◆ **THE PROBLEM**
Give back the exact lines spanning from the line with "for seed, group" to the line with "obj.matrix_parent_inverse = Matrix.Identity(4)", with both of those lines included and no others.

◆ **SOURCE RECORDS**
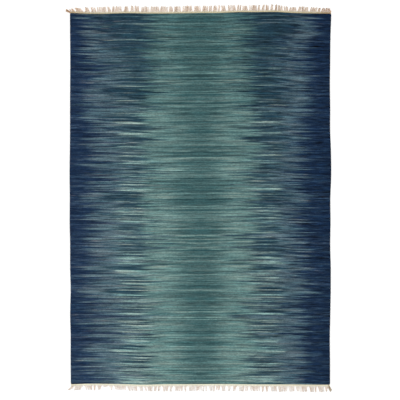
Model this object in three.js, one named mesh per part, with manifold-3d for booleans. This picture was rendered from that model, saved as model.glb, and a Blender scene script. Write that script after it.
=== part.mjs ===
// Kilim rug: one flat-woven wool piece with its two selvedges, and at each end a narrow band of
// undyed cotton from which the cut warp ends stand out as a short fringe.
// Millimetres. +X runs across the rug, +Y along it, +Z up. The floor is z = 0, and the origin is the
// middle of the cloth's underside.

import * as THREE from "three";
import { mergeVertices } from "three/addons/utils/BufferGeometryUtils.js";
import Module from "manifold-3d";

const wasm = await Module();
wasm.setup();

// Driving dimensions of the cloth.
const CLOTH_WIDTH = 1400;
const CLOTH_LENGTH = 2000;
const CLOTH_THICKNESS = 3;
const CORNER_RADIUS = 7;

// Driving dimensions of the end bands and the fringe.
const CLEARANCE = 0.4; // between the cloth's edge and the end band
const BAND_WIDTH = 6;
const BAND_HEIGHT = 2.8;
const BAND_INSET = 1.5; // how far the band stays inside the side edges
const STRAND_PITCH = 7.5; // spacing of the strands within a lock
const STRAND_ROOT_FILL = 0.8; // share of the pitch that a strand takes up at its root
const STRAND_TIP_FILL = 0.55; // and at its tip
const STRAND_ROOT_HEIGHT = 2.6;
const STRAND_TIP_HEIGHT = 1.8;
const LOCK_GATHER = 0.88; // how far a lock's tips draw together, as a share of their root spacing
const REACH_SCATTER = 2.2; // how unevenly the strands are cut
const STRAND_SCATTER = 0.5; // how far a tip strays across
const ROOT_DEPTH = 0.5; // share of the band's width at which a strand's root lies
const BAND_CROWN = 0.85; // width of the band's upper face, as a share of its lower face
const STRAND_CROWN = 0.5; // and of a strand's
const STRAND_STEPS = 2; // straight lengths that make up a strand
const MOST_IN_LOCK = 20; // more strands than any lock has
const SCATTER_SALT = { lean: 0, reach: 3 }; // keeps the two scatters apart

// How far each side edge strays outwards from a straight line, at even steps from the bottom end to
// the top end.
const SIDE_STRAY = {
  left: [-1.3, -0.3, -0.4, 2.3, -0.4, 2.3, 2.5, 5.0, 4.1, 5.5, 4.1, 3.0, 3.1, 2.5, 1.7, 2.5, 3.3],
  right: [0.2, -0.1, -1.1, 1.5, 3.7, 4.0, 1.0, 2.7, 1.6, 6.1, 5.3, 0.8, 1.0, -0.7, 1.0, 2.4, 6.4],
};

// The same for the two ends, at even steps from the left side to the right side.
const END_STRAY = {
  top: [0.8, -2.8, -2.6, -0.3, -1.7, -1.9, -0.6, 1.1, 1.6, 5.3, 5.4, 6.4, 1.0, -1.4, -2.5],
  bottom: [1.7, -1.0, -0.3, 1.9, 4.3, 2.1, 1.6, 1.2, 0.7, 1.7, 2.6, 3.0, 3.0, 4.2, 4.4],
};

// The rounded rim of a selvedge: how far in from the side edge, and how high.
const SELVEDGE_RIM = rows(["inward", "height"], [
  [0, 1.4],
  [1.2, 3.1],
  [3.5, 3.8],
  [5.8, 3.5],
  [8.5, CLOTH_THICKNESS],
]);

// The locks of the fringe, from left to right: where a lock's roots start and end across the rug,
// how far its tips lean to the right, and how far they reach past the cloth's edge.
const TOP_LOCKS = rows(["start", "end", "lean", "reach"], [
  [-692, -673, -12, 21],
  [-663, -628, -17, 25],
  [-618, -595, -7, 31],
  [-583, -558, -8, 32],
  [-554, -504, -4, 34],
  [-496, -479, -6, 34],
  [-475, -423, 0, 36],
  [-409, -387, 3, 35],
  [-375, -358, 0, 37],
  [-354, -330, 2, 37],
  [-320, -272, 0, 34],
  [-270, -220, 0, 35],
  [-218, -177, 1, 36],
  [-168, -147, -5, 35],
  [-141, -106, -2, 35],
  [-98, -44, 0, 37],
  [-34, 1, 0, 36],
  [9, 39, 0, 37],
  [44, 61, 0, 37],
  [67, 90, 0, 37],
  [94, 103, 0, 39],
  [114, 134, -4, 37],
  [146, 166, 0, 37],
  [171, 189, -3, 36],
  [194, 216, 2, 37],
  [224, 252, -1, 33],
  [261, 301, 0, 36],
  [305, 319, 3, 36],
  [326, 341, 4, 36],
  [349, 365, 0, 36],
  [374, 388, 2, 38],
  [398, 409, 0, 37],
  [414, 439, 0, 36],
  [446, 470, -1, 32],
  [473, 514, 2, 30],
  [520, 536, 4, 36],
  [540, 576, 4, 34],
  [585, 621, 5, 34],
  [625, 641, 3, 30],
  [645, 695, 6, 31],
]);
const BOTTOM_LOCKS = rows(["start", "end", "lean", "reach"], [
  [-695, -684, -17, 31],
  [-680, -637, -8, 29],
  [-622, -587, 4, 30],
  [-576, -567, 1, 30],
  [-556, -537, 0, 29],
  [-523, -510, -1, 14],
  [-487, -477, 1, 28],
  [-466, -402, 3, 28],
  [-398, -345, 9, 30],
  [-332, -314, 6, 31],
  [-302, -294, 3, 29],
  [-288, -259, 5, 32],
  [-250, -236, -1, 32],
  [-230, -217, -1, 32],
  [-203, -174, 0, 35],
  [-165, -151, 0, 35],
  [-139, -93, 1, 33],
  [-88, -77, 1, 36],
  [-64, -28, 0, 32],
  [-26, 8, -1, 32],
  [13, 21, 0, 34],
  [25, 35, 0, 34],
  [44, 78, 2, 34],
  [85, 106, 0, 31],
  [114, 133, 1, 34],
  [149, 163, -1, 33],
  [177, 193, -1, 33],
  [208, 238, 0, 34],
  [243, 257, 1, 32],
  [263, 321, 1, 32],
  [332, 343, 0, 37],
  [351, 367, 0, 37],
  [378, 411, 2, 34],
  [419, 471, 1, 35],
  [474, 508, 4, 35],
  [514, 540, 5, 35],
  [544, 575, 4, 37],
  [589, 614, 2, 36],
  [618, 626, 1, 38],
  [635, 666, 5, 36],
  [672, 683, 1, 32],
]);

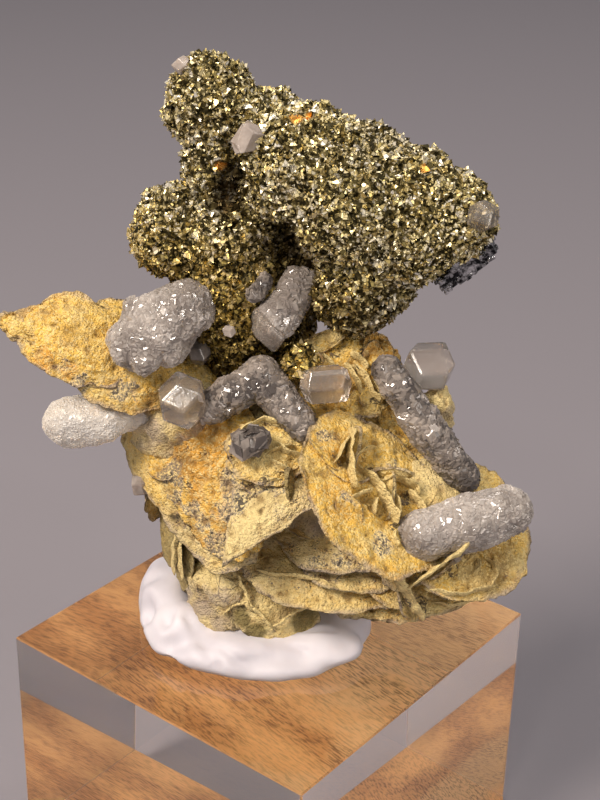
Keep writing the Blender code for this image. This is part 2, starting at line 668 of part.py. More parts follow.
def main():
    for obj in list(bpy.data.objects):
        bpy.data.objects.remove(obj, do_unlink=True)

    brass = make_material("chalcopyrite", (0.36, 0.28, 0.10), 0.35, metallic=0.9)
    tints = {
        "pale": make_material("calcite_pale", (0.72, 0.68, 0.68), 0.3, clear=0.3, ior=1.6),
        "white": make_material("calcite_white", (0.84, 0.80, 0.79), 0.4, clear=0.2, ior=1.6),
        "smoky": make_material("calcite_smoky", (0.38, 0.36, 0.37), 0.25, clear=0.3, ior=1.6),
        "clear": make_material("calcite_clear", (0.78, 0.76, 0.74), 0.2, clear=0.5, ior=1.6),
    }

    make_sheet(make_material("wood_grain", (0.48, 0.29, 0.14), 0.5))
    make_block(make_material("acrylic", (0.97, 0.98, 0.98), 0.03, clear=1.0, ior=1.49))
    putty = make_putty(make_material("putty", (0.84, 0.81, 0.82), 0.6))
    siderite = make_siderite(make_material("siderite", (0.55, 0.37, 0.13), 0.85))
    chalcopyrite = make_chalcopyrite(brass)
    bead = make_bead(brass)
    galena = make_galena(make_material("galena", (0.14, 0.14, 0.15), 0.3, metallic=0.8))
    sockets = []
    for seed, group in enumerate(CALCITE_GROUPS, FINGER_SEED):
        sockets += crystal_group(group, seed, tints[group.tint])

    roots = []
    for low, high in ROOT_SLICES:
        points = [point for point in points_of(chalcopyrite) if low * MM < point.z < high * MM]
        roots.append(socket_around(points))
    roots.append(socket_around(points_of(bead)))
    galena_socket = socket_around(points_of(galena))
    cut_away(siderite, roots + [copy_object(socket) for socket in sockets])
    cut_away(bead, [copy_object(socket) for socket in sockets])
    cut_away(chalcopyrite, [galena_socket] + sockets)
    for host in (siderite, chalcopyrite, bead):
        keep_largest_body(host)
        merge_flat_faces(host, FLAT_ANGLE)
    for rounded in (putty, siderite, chalcopyrite, bead):
        shade_round(rounded)


main()
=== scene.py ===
import math
import random

import bmesh
import bpy
from mathutils import Matrix, Vector, noise


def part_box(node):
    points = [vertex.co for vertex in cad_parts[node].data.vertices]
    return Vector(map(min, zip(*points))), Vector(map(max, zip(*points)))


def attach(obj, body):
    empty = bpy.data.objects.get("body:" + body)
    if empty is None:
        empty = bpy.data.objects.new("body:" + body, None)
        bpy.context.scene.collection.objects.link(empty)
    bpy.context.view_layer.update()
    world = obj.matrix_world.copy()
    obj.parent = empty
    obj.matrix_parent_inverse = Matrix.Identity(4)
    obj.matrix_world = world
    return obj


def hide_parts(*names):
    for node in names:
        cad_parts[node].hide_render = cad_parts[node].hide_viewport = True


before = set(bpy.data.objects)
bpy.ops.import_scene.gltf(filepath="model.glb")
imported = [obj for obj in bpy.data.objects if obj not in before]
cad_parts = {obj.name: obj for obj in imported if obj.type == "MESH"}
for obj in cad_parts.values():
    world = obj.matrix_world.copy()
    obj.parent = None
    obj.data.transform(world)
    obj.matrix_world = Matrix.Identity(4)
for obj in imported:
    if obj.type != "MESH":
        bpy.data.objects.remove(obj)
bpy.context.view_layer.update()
print("frame loaded:", len(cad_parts), "nodes")

# Shapes are worked out in millimetres, in the frame's own axes, and scaled once when a piece is made.
millimetre = 0.001


# Shape helpers

def facing(middle, faces, along):
    # A place whose third axis looks one way and whose first axis runs along another.
    up = Vector(faces).normalized()
    side = Vector(along)
    side = (side - up * side.dot(up)).normalized()
    turn = Matrix((side, up.cross(side), up)).transposed().to_4x4()
    return Matrix.Translation(Vector(middle)) @ turn


def smoothStep(low, high, value):
    share = min(1.0, max(0.0, (value - low) / (high - low)))
    return share * share * (3.0 - 2.0 * share)


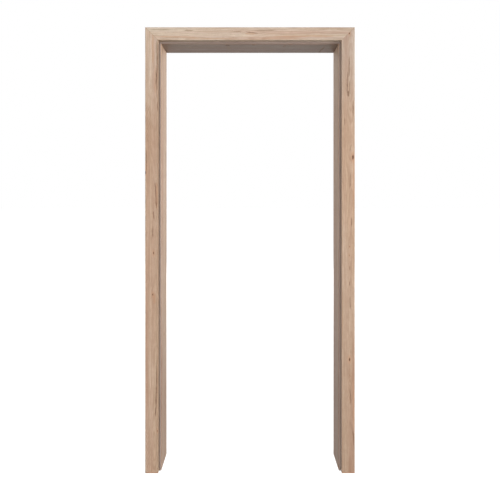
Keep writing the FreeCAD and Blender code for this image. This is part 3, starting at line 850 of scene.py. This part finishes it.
def addCutter(name, outline, axis, start, end):
    # A straight cutter: outline lies across the axis, 1 for Y and 2 for Z. It bares the chips.
    bm = bmesh.new()
    ends = []
    for level in (start, end):
        corners = [(u, level, v) if axis == 1 else (u, v, level) for u, v in outline]
        ends.append([bm.verts.new(corner) for corner in corners])
    bm.faces.new(ends[0])
    bm.faces.new(list(reversed(ends[1])))
    for i in range(len(outline)):
        j = (i + 1) % len(outline)
        bm.faces.new((ends[0][i], ends[1][i], ends[1][j], ends[0][j]))
    for face in bm.faces:
        face.material_index = boardFinishes.index("chips")
    return addMesh(name, bm)


def carve(piece, cutters):
    # Takes the cutters' rooms out of a piece and keeps the result as its mesh.
    for cutter in cutters:
        change = piece.modifiers.new("recess", "BOOLEAN")
        change.operation = "DIFFERENCE"
        change.solver = "EXACT"
        change.object = cutter
    seen = piece.evaluated_get(bpy.context.evaluated_depsgraph_get())
    carved = bpy.data.meshes.new_from_object(seen)
    piece.modifiers.clear()
    before = piece.data
    piece.data = carved
    bpy.data.meshes.remove(before)
    carved.name = piece.name
    carved.set_sharp_from_angle(angle=creaseAngle)


plateCut = {"width": 15.0, "gap": 0.2, "overrun": 2.0}  # in millimetres
camCut = {"gap": 0.1, "overrun": 2.0, "steps": 40}


def plateCutter(row, side):
    # The room for one corner plate, open towards the wall.
    low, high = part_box(f"{row}_plate_{side}")
    gap, width = plateCut["gap"] * mm, plateCut["width"] * mm
    inner, outer = (low.x, high.x) if side == "right" else (high.x, low.x)
    turn = mirror[side]
    outline = [
        (outer + turn * gap, high.z + gap),
        (outer + turn * gap, low.z - gap),
        (outer - turn * (width + gap), low.z - gap),
        (outer - turn * (width + gap), high.z - width - gap),
        (inner - turn * gap, high.z - width - gap),
        (inner - turn * gap, high.z + gap),
    ]
    near, far = low.y, high.y
    if row == "front":
        far += plateCut["overrun"] * mm
    else:
        near -= plateCut["overrun"] * mm
    return addCutter(f"{row}PlateRoom_{side}", outline, 1, near, far)


def circlePoints(middleU, middleV, radius, steps):
    turns = [2 * math.pi * step / steps for step in range(steps)]
    return [(middleU + radius * math.cos(turn), middleV + radius * math.sin(turn))
            for turn in turns]


def camCutter(side, where):
    # The bore for one cam, open towards the wall.
    low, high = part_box(f"corner_cam_{side}_{where}")
    middle, gap = (low + high) / 2, camCut["gap"] * mm
    circle = circlePoints(middle.x, middle.y, (high.x - low.x) / 2 + gap, camCut["steps"])
    top = high.z + camCut["overrun"] * mm
    return addCutter(f"camRoom_{side}_{where}", circle, 2, low.z - gap, top)


# Sections give out, deep and rounding in millimetres, and the finish of the side that starts
# there. Tints are for the board's start, middle and end, and hold painted light and shade as
# well as tone. drawMarks reads the marks.

frontCasing = {
    "section": [
        (13.5, 24.0, 0, "foil"), (10.0, 24.0, 0, "foil"), (10.0, 0.0, 2.0, "foil"),
        (70.0, 0.0, 3.0, "foil"), (70.0, 18.0, 0, "foil"), (60.0, 18.0, 0, "paper"),
        (22.0, 18.0, 0, "chips"), (22.0, 24.0, 0, "chips"), (18.5, 24.0, 0, "chips"),
        (18.5, 33.0, 0, "chips"), (13.5, 33.0, 0, "chips"),
    ],
    "acrossStart": -17.5,  # so that across is the same as out on the front face
    "arrises": (10.0, 70.0),
    "shift": {"left": (0.0, 0.0), "right": (3.7, 0.31), "head": (8.2, 0.67)},
    # painted light and shade in the tints: the uprights are darker low down and paler at the top,
    # and the head is paler
    "tintsWithPaintedLight": {
        "left": ((0.91, 0.91, 0.90), (0.87, 0.83, 0.79), (1.07, 1.15, 1.21)),
        "right": ((0.75, 0.71, 0.68), (0.90, 0.89, 0.88), (0.89, 0.97, 1.05)),
        "head": ((1.14, 1.29, 1.38), (1.08, 1.20, 1.28), (1.00, 1.14, 1.23)),
    },
    "marks": {
        "left": [
            # the long dark band along the rebate's inner edge is painted shade
            ("Band", 1000, 3.0, 4600, 37), ("Olive", 1921, 14, 150, 10.8, 1),
            ("Crack", 1850, 14, 270, 5.5, -2), ("Crack", 1814, 19, 100, 4.9, -2),
            ("Warm", 1800, 22, 160, 8.4), ("Crack", 1681, 12, 60, 4.2),
            ("Flame", 1600, 73, 280, 84), ("Crack", 1431, 62.5, 133, 3.8),
            ("Warm", 1392, 66, 70, 8.4), ("Knot", 1376, 67, 18, 6),
            ("Crack", 1279, 21, 150, 7.8, 3), ("Warm", 1270, 17, 150, 9.6),
            ("Crack", 1181, 30, 46, 4.4, 1), ("Crack", 1105, 34.5, 70, 4.0),
            ("Warm", 1950, 33, 200, 8), ("Knot", 1008, 30.5, 15, 5), ("Knot", 818, 33.5, 13, 5),
            ("Warm", 800, 28, 60, 9.6), ("Crack", 385, 17, 250, 6.5, -2.5),
            ("Olive", 470, 15, 160, 9), ("Crack", 285, 20.5, 60, 3.8), ("Knot", 193, 12.5, 10, 4),
            ("Flame", 110, 73, 300, 90),
        ],
        "right": [
            # the long pale band along the rebate is painted light
            ("PaintedLightBand", 1000, -2, 4600, 27), ("Knot", 2016, 44, 13, 6),
            ("Crack", 1864, 43.5, 110, 6.8, 1), ("Crack", 1788, 34.5, 120, 6.8, 1),
            ("Crack", 1765, 46, 75, 4.8), ("Crack", 1738, 38, 36, 6.5),
            ("Crack", 1674, 60.5, 95, 4.6), ("Crack", 1610, 22.5, 45, 3.8),
            ("Olive", 1491, 49.5, 40, 6.8, 4), ("Knot", 1447, 60, 24, 9),
            ("Warm", 1330, 64.5, 340, 5), ("Crack", 1335, 46.5, 90, 5.5, 2),
            ("Crack", 1150, 53.5, 50, 3.8), ("Knot", 1037, 45, 8, 3), ("Knot", 997, 43, 8, 3),
            ("Crack", 939, 46, 26, 3.8), ("Crack", 868, 45, 26, 3.8),
            ("Crack", 781, 47.5, 75, 4.2), ("Knot", 521, 44.5, 19, 7),
            ("Crack", 352, 48, 100, 4.8, -3), ("Flame", 400, 46, 220, 34),
            ("Warm", 300, 63, 330, 4.4, -2), ("Crack", 158, 62.5, 105, 4.8, -3.5),
        ],
        "head": [
            # the pale band in the rebate is painted light, and the dark band at the inner edge
            # painted shade
            ("PaintedLightBand", 0, -6.5, 3000, 21), ("Band", 0, 7, 3000, 14), ("Olive", -410, 57, 120, 6.8),
            ("Olive", -281, 54, 50, 5.4), ("Warm", 2, 40, 60, 7.2), ("Crack", 10, 44, 70, 3.8, -5),
            ("Olive", 72, 54, 120, 6.8, 1.5), ("Warm", 250, 27, 360, 6.0, 2),
            ("Warm", 140, 18, 260, 3.4), ("Crack", -60, 48, 50, 3.0),
            ("Warm", -330, 24, 230, 5.0, -2), ("Warm", -180, 17, 300, 3.0),
        ],
    },
}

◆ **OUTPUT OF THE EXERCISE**
    for seed, group in enumerate(CALCITE_GROUPS, FINGER_SEED):
        sockets += crystal_group(group, seed, tints[group.tint])

    roots = []
    for low, high in ROOT_SLICES:
        points = [point for point in points_of(chalcopyrite) if low * MM < point.z < high * MM]
        roots.append(socket_around(points))
    roots.append(socket_around(points_of(bead)))
    galena_socket = socket_around(points_of(galena))
    cut_away(siderite, roots + [copy_object(socket) for socket in sockets])
    cut_away(bead, [copy_object(socket) for socket in sockets])
    cut_away(chalcopyrite, [galena_socket] + sockets)
    for host in (siderite, chalcopyrite, bead):
        keep_largest_body(host)
        merge_flat_faces(host, FLAT_ANGLE)
    for rounded in (putty, siderite, chalcopyrite, bead):
        shade_round(rounded)


main()
=== scene.py ===
import math
import random

import bmesh
import bpy
from mathutils import Matrix, Vector, noise


def part_box(node):
    points = [vertex.co for vertex in cad_parts[node].data.vertices]
    return Vector(map(min, zip(*points))), Vector(map(max, zip(*points)))


def attach(obj, body):
    empty = bpy.data.objects.get("body:" + body)
    if empty is None:
        empty = bpy.data.objects.new("body:" + body, None)
        bpy.context.scene.collection.objects.link(empty)
    bpy.context.view_layer.update()
    world = obj.matrix_world.copy()
    obj.parent = empty
    obj.matrix_parent_inverse = Matrix.Identity(4)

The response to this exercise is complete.